Eğer aracınızda sürekli yüksek hız, ağır yük veya sportif sürüş varsa — evet, disk fren dönüşümü mantıklıdır. Özellikle uzun inişlerde fren fade’i (ısınmadan kaynaklı performans kaybı) yaşayan kullanıcılar için disk sistem bir kurtarıcı olabilir.

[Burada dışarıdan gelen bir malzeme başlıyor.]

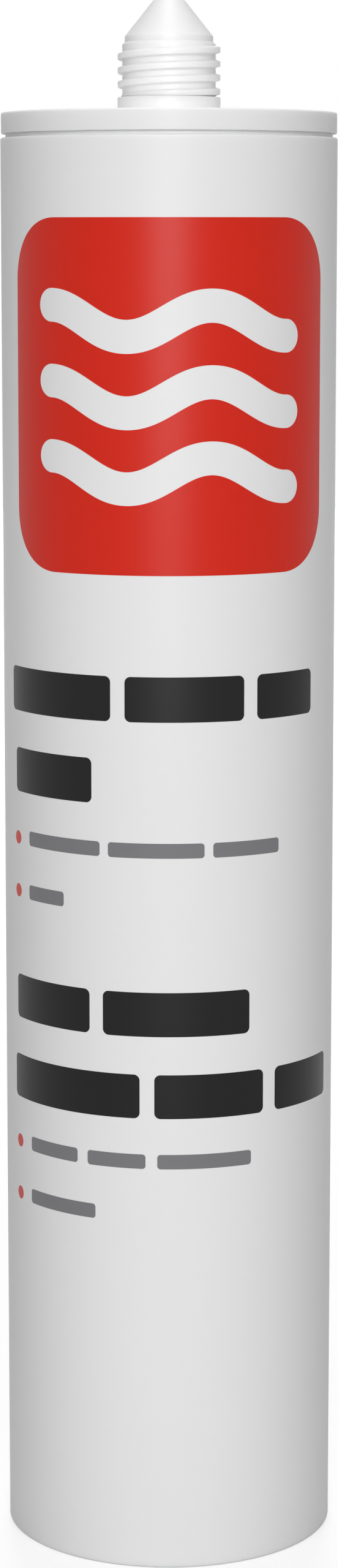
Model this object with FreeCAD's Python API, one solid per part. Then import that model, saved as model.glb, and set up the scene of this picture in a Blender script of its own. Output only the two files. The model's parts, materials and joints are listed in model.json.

Fakat şehir trafiğinde, ılımlı sürüş yapan bir kullanıcı için bu dönüşüm genellikle “gereksiz bir risk ve masraf”tan başka bir şey değildir.
Gerçek Soruyu Soralım: Gereklilik mi, İstek mi?
Bu dönüşümün ardında teknik bir ihtiyaçtan çok, psikolojik bir motivasyon var gibi duruyor. İnsanlar “disk freni olmayan araç eskidir” yanılgısına kapılıyor. Oysa modern binek araçların çoğu hâlâ arka kampana frenle geliyor. Çünkü üreticiler de biliyor: Gerektiğinde o sistem fazlasıyla yeterli.
Sonuç: Her Modern Görünen Şey, Daha İyi Değildir
Kampana freni disk frene çevirmek teknik olarak mümkün, evet. Ama bu dönüşümün “mantıklı” olup olmadığı, tamamen kullanım şekline bağlı. Mühendisliğin yerine modayı koyarsanız, güvenliği kaybedersiniz. Bu yüzden cesurca söyleyelim: Her kampana fren, disk frene dönüşmek zorunda değil. Çünkü bazen “eski” olan, en doğru olandır.